47 min: Another reality check. Zee Sports was facing technical issues. East Bengal vs Mohun Bagan it will be, then.

49 min: Long ball from the flanks falls perfectly to a defender, who makes a hash of his clearance and, more by luck than judgement, the cross found its target. ‘Good football all around,’ remarks the nasal commentator. Was that sarcasm, I wonder.

57 min: Can take no more. Set off for the canteen and ask for a packet of Lays. “Lays nahin hai, chai piyoge?” enquired the vendor. Just not my day, I think to myself.

62 min: Return to Sushi’s room and try to find a half-decent live-streaming site, only to view the hazy contours of a guy in a yellow jersey, with a lot of noise in the background. Cursing the Jawahar Wi-Fi, we reconcile ourselves to the live commentary on GameCast.

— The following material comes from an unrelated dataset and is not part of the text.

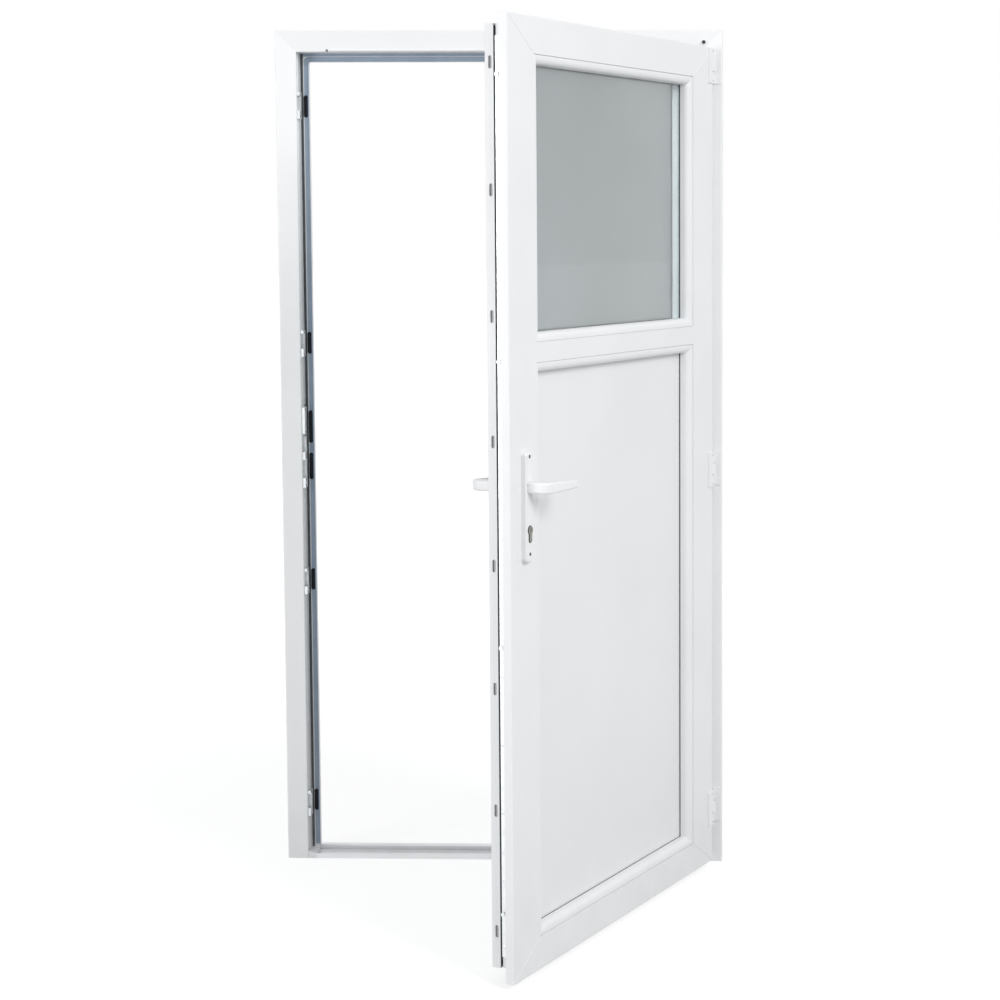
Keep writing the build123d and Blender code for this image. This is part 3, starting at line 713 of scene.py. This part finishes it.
# %% Strip tree
strip_tree, given, result = geometry_tree("strip_along_path", [
    ("Width", "NodeSocketFloat", 0.004),
    ("Thickness", "NodeSocketFloat", 0.002),
    ("Corner Radius", "NodeSocketFloat", 0.004),
    ("Tilt", "NodeSocketFloat", 0.0),
    ("Finish", "NodeSocketMaterial", None),
])
as_curve = strip_tree.nodes.new("GeometryNodeMeshToCurve")
soften = strip_tree.nodes.new("GeometryNodeFilletCurve")
lean = strip_tree.nodes.new("GeometryNodeSetCurveTilt")
section = strip_tree.nodes.new("GeometryNodeCurvePrimitiveQuadrilateral")
section_round = strip_tree.nodes.new("GeometryNodeFilletCurve")
carry = strip_tree.nodes.new("GeometryNodeCurveToMesh")
for node in (soften, section_round):
    node.mode = "POLY"
    node.inputs["Count"].default_value = 4
carry.inputs["Fill Caps"].default_value = True
links = strip_tree.links
links.new(given.outputs["Geometry"], as_curve.inputs["Mesh"])
links.new(as_curve.outputs[0], soften.inputs["Curve"])
links.new(given.outputs["Corner Radius"], soften.inputs["Radius"])
links.new(soften.outputs[0], lean.inputs["Curve"])
links.new(given.outputs["Tilt"], lean.inputs["Tilt"])
links.new(given.outputs["Width"], section.inputs["Width"])
links.new(given.outputs["Thickness"], section.inputs["Height"])
thin = calculated(strip_tree, "MINIMUM", given.outputs["Width"], given.outputs["Thickness"])
links.new(section.outputs[0], section_round.inputs["Curve"])
links.new(calculated(strip_tree, "MULTIPLY", thin, 0.45), section_round.inputs["Radius"])
links.new(lean.outputs[0], carry.inputs["Curve"])
links.new(section_round.outputs[0], carry.inputs["Profile Curve"])
close_tree(strip_tree, given, result, carry.outputs[0])


def path_mesh(name, paths, closed=False):
    """Lines through points, one or several in one mesh."""
    points = []
    edges = []
    for path in paths:
        first = len(points)
        points += path
        edges += [(first + i, first + i + 1) for i in range(len(path) - 1)]
        if closed:
            edges.append((len(points) - 1, first))
    mesh = bpy.data.meshes.new(name)
    mesh.from_pydata(points, edges, [])
    return mesh


def strips(name, paths, width, thickness, material, body, corner=0.004, tilt=0.0,
           closed=False):
    """Strips with one section along one or several paths."""
    values = {"Width": width, "Thickness": thickness, "Corner Radius": corner, "Tilt": tilt,
              "Finish": material}
    return grown(name, path_mesh(name, paths, closed), strip_tree, values, body)


print("tree", strip_tree.name)

# %% [markdown]
# ## Seals of the outer frame
# A thin grey-blue sheet lies on the stop as painted shade on the stop's face, and a hollow
# bulb seal at its inner edge meets the shut leaf. Both follow the jambs and the head in one
# piece with rounded corners, which is how a pushed-in seal bends. The bulb is a separate
# strip, so that its highlight runs on unbroken.

# %% Painted shade sheet and bulb seal on the stop
jamb_low, jamb_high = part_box("jamb_gasket")
shade_sheet_width, shade_sheet_thick = 0.0105, 0.0006
bulb_width, bulb_thick = 0.0034, 0.0030
bulb_inset = 0.0045
stop_bend = 0.006
stop_plane = jamb_high.y
stop_inner = jamb_high.x - 0.0135
stop_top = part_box("head_gasket")[0].z - 0.0065
stop_foot = jamb_low.z + 0.006


def around_stop(x, y, z):
    """Path up one jamb, along the head and down the other jamb."""
    return [Vector((-x, y, stop_foot)), Vector((-x, y, z)), Vector((x, y, z)), Vector((x, y, stop_foot))]


shade_sheet_line = around_stop(stop_inner, stop_plane - 0.0002, stop_top)
bulb_line = around_stop(stop_inner - bulb_inset, stop_plane - 0.0006, stop_top - bulb_inset)
# The thin grey-blue sheet on the stop is painted shade; the bulb is the seal.
strips("stop_facing", [shade_sheet_line], shade_sheet_width, shade_sheet_thick, grey_blue_seal_and_shade, "frame",
       corner=stop_bend)
strips("stop_bulb", [bulb_line], bulb_width, bulb_thick, grey_blue_seal_and_shade, "frame",
       corner=stop_bend)

# %% [markdown]
# ## Weld seams
# Plastic frames are welded at their corners, and the knife that cleans the weld leaves a
# shallow line across each mitre. A thin strip, half sunk in the face, gives that line; its
# white is a touch lighter than the profile's, a painted highlight along the line. On the
# leaf it runs from the outer corner to the opening's corner, on both faces.

# %% Weld seams
glass_lock = leaf_extent("glass_bead_lock")
glass_hinge = leaf_extent("glass_bead_hinge")
panel_lock = leaf_extent("panel_bead_lock")
corners = ((leaf_high, glass_lock[1].z, -1), (leaf_low, panel_lock[0].z, 1))
ends = ((0, glass_lock[0].x, 1), (leaf_wide, glass_hinge[1].x, -1))
seam_width, seam_thick = 0.0011, 0.0005
seam_margin = 0.004
lip_width = 0.020
leaf_seams = []
for n, inset in ((0.0, 0.0), (leaf_thick, lip_width)):
    margin = inset + seam_margin
    for outer, opening, climb in corners:
        for edge, side, way in ends:
            start = on_leaf(edge + way * margin, n, outer + climb * margin)
            leaf_seams.append([start, on_leaf(side + way * inset, n, opening + climb * inset)])
strips("leaf_weld_seams", leaf_seams, seam_width, seam_thick, seam_highlight_white, "leaf",
       corner=0.0)
head_low, head_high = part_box("head")
seam_end = 0.046
frame_seams = []
for side in (-1, 1):
    frame_seams.append([
        Vector((side * (head_high.x - inward), head_low.y, head_high.z - inward))
        for inward in (seam_margin, seam_end)
    ])
strips("frame_weld_seams", frame_seams, seam_width, seam_thick, seam_highlight_white, "frame",
       corner=0.0)

# %% [markdown]
# ## Small parts on the head
# The head carries a slim cover strip along its lower edge with a dark screw at its end,
# and at the hinge end a round white boss with a dark socket. The boss could be cut from a
# cylinder, but it is turned from a half section, like a part on a lathe, so its rounded
# rim and its recess come in one go.

# %% Turned pieces


def turned(name, profile, spot, way, material, body, sides=32):
    """A piece turned about an axis. The profile is a list of radius and height."""
    bm = bmesh.new()
    rotation = way.to_track_quat("Z", "Y")
    rings = []
    for radius, height in profile:
        if radius == 0:
            rings.append([bm.verts.new(spot + rotation @ Vector((0, 0, height)))])
            continue
        circle = []
        for i in range(sides):
            a = 2 * pi * i / sides
            offset = rotation @ Vector((radius * cos(a), radius * sin(a), height))
            circle.append(bm.verts.new(spot + offset))
        rings.append(circle)
    for lower, upper in zip(rings, rings[1:]):
        for i in range(sides):
            j = (i + 1) % sides
            if len(lower) == 1:
                bm.faces.new((lower[0], upper[j], upper[i]))
            elif len(upper) == 1:
                bm.faces.new((lower[i], lower[j], upper[0]))
            else:
                bm.faces.new((lower[i], lower[j], upper[j], upper[i]))
    bmesh.ops.recalc_face_normals(bm, faces=bm.faces)
    mesh = bpy.data.meshes.new(name)
    bm.to_mesh(mesh)
    bm.free()
    mesh.materials.append(material)
    shade_by_angle(mesh)
    piece = bpy.data.objects.new(name, mesh)
    scene.collection.objects.link(piece)
    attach(piece, body)
    print(name, "faces:", len(mesh.polygons))
    return piece


# %% Cover strip, screw and boss
outward = Vector((0, -1, 0))
face_y = head_low.y
cover_start, cover_end = -0.397, 0.30
cover_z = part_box("head_gasket")[1].z + 0.0045
cover_line = [Vector((cover_start, face_y, cover_z)), Vector((cover_end, face_y, cover_z))]
strips("head_cover_strip", [cover_line], 0.0062, 0.0024, seam_highlight_white, "frame", corner=0.0)
screw_at = Vector((cover_start - 0.0055, face_y, cover_z))
screws("head_screw", [(screw_at, outward)], 0.003, 2, dark_steel, "frame")
boss_at = Vector((0.481, face_y, 1.951))
turned("hinge_adjuster_boss", [(0, -0.0005), (0.0068, -0.0005), (0.0068, 0.0022), (0.0060, 0.003),
                               (0.0046, 0.003), (0.0043, 0.0004), (0, 0.0003)],
       boss_at, outward, white_metal, "frame")
turned("hinge_adjuster_socket", [(0, 0.0004), (0.0042, 0.0004), (0.0042, 0.0016), (0.0018, 0.0012),
                                 (0, 0.0011)],
       boss_at, outward, dark_steel, "frame")

# %% [markdown]
# ## Fixings of the lock side
# The full-height lock strip is screwed into the stile every hand's width or two, and
# each keep on the jamb has a screw at both ends. Their heights could be typed in one by one,
# but they are read from the solid pieces: evenly along the strip, with a gap round rollers
# and bolts, and a fixed distance in from the ends of each keep.

# %% Lock strip and keep screws
strip_low, strip_high = leaf_extent("lock_strip")
strip_middle = (strip_low.y + strip_high.y) / 2
roller_heights = [(low + high) / 2 for low, high in height_groups("locking_rollers", 0.003)]
bolt_heights = [sum(leaf_extent(name)[i].z for i in (0, 1)) / 2 for name in ("latch_bolt", "dead_bolt")]
strip_screws = []
rows = 14
strip_end = 0.02
hardware_gap = 0.03
for i in range(rows):
    z = strip_low.z + strip_end + (strip_high.z - strip_low.z - 2 * strip_end) * i / (rows - 1)
    if all(abs(z - h) > hardware_gap for h in roller_heights + bolt_heights):
        strip_screws.append((on_leaf(strip_low.x, strip_middle, z), -along))
screws("lock_strip_screws", strip_screws, 0.0034, 3, zinc, "leaf")

keep_screws = []
keep_end = 0.0045
for name in ("roller_keeps", "lock_keep"):
    low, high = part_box(name)
    for bottom, top in height_groups(name, 0.04):
        for z in (bottom + keep_end, top - keep_end):
            keep_screws.append((Vector((high.x, low.y + 0.010, z)), Vector((1, 0, 0))))
screws("keep_screws", keep_screws, 0.0028, 5, dark_steel, "frame")

# %% [markdown]
# Behind the strip the stile has an open channel. A thin black strip lies in it from end
# to end and paints the shade of the channel. It is a straight strip, tilted so that its
# broad side lies square to the open leaf.

# %% Painted shade in the open channel
channel_u = 0.0222
channel_n = strip_high.y + 0.002
channel_past = 0.020
channel_line = [on_leaf(channel_u, channel_n, strip_low.z - channel_past),
                on_leaf(channel_u, channel_n, strip_high.z + channel_past)]
strips("channel_seal", [channel_line], 0.0037, 0.0016, black_plastic_and_shade, "leaf", corner=0.0,
       tilt=opened)

# %% [markdown]
# The long holes beside the strip carry a grey plastic liner. A painted ring would
# stay flat, so the liner has a rim that stands on the stile, a wall inside the hole and a
# floor. The screw tree copies it onto each hole, all upright, at the heights found in the
# stile's own mesh.

# %% Slot liners


def slot_liner(name, length, width, rim, height, sunk):
    """Rounded liner of a long hole: a thin rim outside and a floor inside."""
    bm = bmesh.new()

    def outline(grow, z):
        """A rounded-end loop that stands out past the hole by the given distance."""
        radius = width / 2 + grow
        straight = length / 2 - width / 2
        points = []
        for centre, start in ((straight, 0), (-straight, pi)):
            for i in range(9):
                a = start + pi * i / 8
                points.append(bm.verts.new((radius * cos(a), centre + radius * sin(a), z)))
        return points

    rings = [outline(0.0001, -sunk - 0.0005), outline(0.0001, -0.0001), outline(rim, -0.0001),
             outline(rim, height * 0.5), outline(rim * 0.6, height), outline(-0.0004, height),
             outline(-0.0005, -sunk)]
    for lower, upper in zip(rings, rings[1:]):
        for i in range(len(lower)):
            j = (i + 1) % len(lower)
            bm.faces.new((lower[i], lower[j], upper[j], upper[i]))
    bm.faces.new(rings[0])
    bm.faces.new(rings[-1])
    bmesh.ops.recalc_face_normals(bm, faces=bm.faces)
    mesh = bpy.data.meshes.new(name)
    bm.to_mesh(mesh)
    bm.free()
    return bpy.data.objects.new(name, mesh)


slot_face = 0.020
slot_n = 0.050
slot_deep = 0.005
slot_upright = opened - pi / 2


def in_slot(point):
    """Whether a corner of the stile belongs to the floor of a long hole."""
    place = turned_back(point) - leaf_start
    return abs(place.y - slot_n) < 0.0035 and abs(place.x - slot_face - slot_deep) < 0.0005


slots = height_groups("lock_stile", 0.05, in_slot)
liner = slot_liner("slot_liner", 0.024, 0.0056, 0.0009, 0.0004, 0.0022)
liner_places = [(on_leaf(slot_face, slot_n, (low + high) / 2), -along) for low, high in slots]
values = {"Head": liner, "Radius": 1.0, "Turn From": slot_upright, "Turn To": slot_upright,
          "Finish": slot_grey}
grown("slot_liners", marked_points("slot_liners", liner_places), screw_tree, values, "leaf")
print("long holes:", len(slots), "rollers:", len(roller_heights))

# %% [markdown]
# Two screws hold each handle plate, one near the top and one below the key cylinder. Both
# plates are measured first, and the screws are set on whichever face looks outwards.

# %% Handle plate screws
below_top, above_foot = 0.009, 0.016
plate_screws = []
for name, side in (("near_handle_plate", -1), ("far_handle_plate", 1)):
    low, high = leaf_extent(name)
    n = low.y if side < 0 else high.y
    for z in (low.z + above_foot, high.z - below_top):
        plate_screws.append((on_leaf((low.x + high.x) / 2, n, z), through * side))
screws("handle_plate_screws", plate_screws, 0.0036, 7, dark_steel, "leaf")

# %% [markdown]
# ## Around the key cylinder
# The plate's hole is a little larger than the cylinder, and the gap round the key lies in
# shade. A thin black ring on the plate paints that shade. It follows the cylinder's own
# outline, a circle over a narrow rounded tail.

# %% Painted shade in the cylinder gap
key_low, key_high = leaf_extent("lock_cylinder")
key_centre = (key_low.x + key_high.x) / 2
key_radius = (key_high.x - key_low.x) / 2
key_z = key_high.z - key_radius
tail_half = 0.005
gap_half = 0.0006
key_paths = []
for n in (leaf_extent("near_handle_plate")[0].y, leaf_extent("far_handle_plate")[1].y):
    outline = []
    reach = key_radius + gap_half
    half = tail_half + gap_half
    neck = asin(half / reach)
    for i in range(25):
        a = -pi / 2 + neck + (2 * pi - 2 * neck) * i / 24
        outline.append(on_leaf(key_centre + reach * cos(a), n, key_z + reach * sin(a)))
    foot_z = key_low.z + tail_half
    for i in range(9):
        a = pi + pi * i / 8
        outline.append(on_leaf(key_centre + half * cos(a), n, foot_z + half * sin(a)))
    key_paths.append(outline)
strips("cylinder_gap", key_paths, 0.0016, 0.0010, black_plastic_and_shade, "leaf", corner=0.0,
       closed=True)

# %% [markdown]
# ## Hinge fixings
# Each hinge arm has three coated screws and three dark grub screws that adjust it, and each
# base on the frame has two screws. They are placed from the ends of the plates, so they
# follow if a hinge is moved.

# %% Hinge screws
base_thick = 0.0025
arm_screws = []
grub_screws = []
base_screws = []
for level in ("upper", "middle", "lower"):
    low, high = leaf_extent(f"{level}_hinge_arm")
    u = low.x + 0.008
    for z in (low.z + 0.012, (low.z + high.z) / 2, high.z - 0.012):
        arm_screws.append((on_leaf(u, low.y, z), -through))
    for z in (low.z + 0.006, low.z + 0.028, high.z - 0.006):
        grub_screws.append((on_leaf(leaf_wide - 0.0035, low.y, z), -through))
    low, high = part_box(f"{level}_hinge_base")
    for z in (low.z + 0.014, high.z - 0.014):
        base_screws.append((Vector((high.x - 0.0075, face_y - base_thick, z)), outward))
screws("hinge_arm_screws", arm_screws, 0.0030, 9, white_metal, "leaf")
screws("hinge_grub_screws", grub_screws, 0.0015, 10, dark_steel, "leaf")
screws("hinge_base_screws", base_screws, 0.0030, 11, white_metal, "frame")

75 min: ‘United ki fat gayi! Vidic on for O’Shea,’ exclaims a jubilant Kangaroo Kid. ‘Why does he care so much?’ I wonder, only to be reminded by Sushi that Chel$ea’s only hope of silverware this season was the Champions League, where they’d first have to get past Delpiero and co. There are some things money can’t buy. For every thing else, there is Roman Abrahamovic.

120 min: Full time. No goals. For the third time in two years, we were involved in a penalty shootout at the Wembley.

FT+11 min: Foster is the man. 4-1 to United. The four of us huddled, just as we had after that night at Moscow.

FT+ 25 min: The Alter Ego calls up again. ‘We are the champions,’ I sing into the phone, much to the amusement of the others at the Azad Canteen.

FT+ 874 min: I remember that I hadn’t updated the Decayed Canine yet. I spend the last two bucks of my balance on a message. It reads:

“The Carling Cup is ours. Two down. Three to go. Glory glory Man. United.”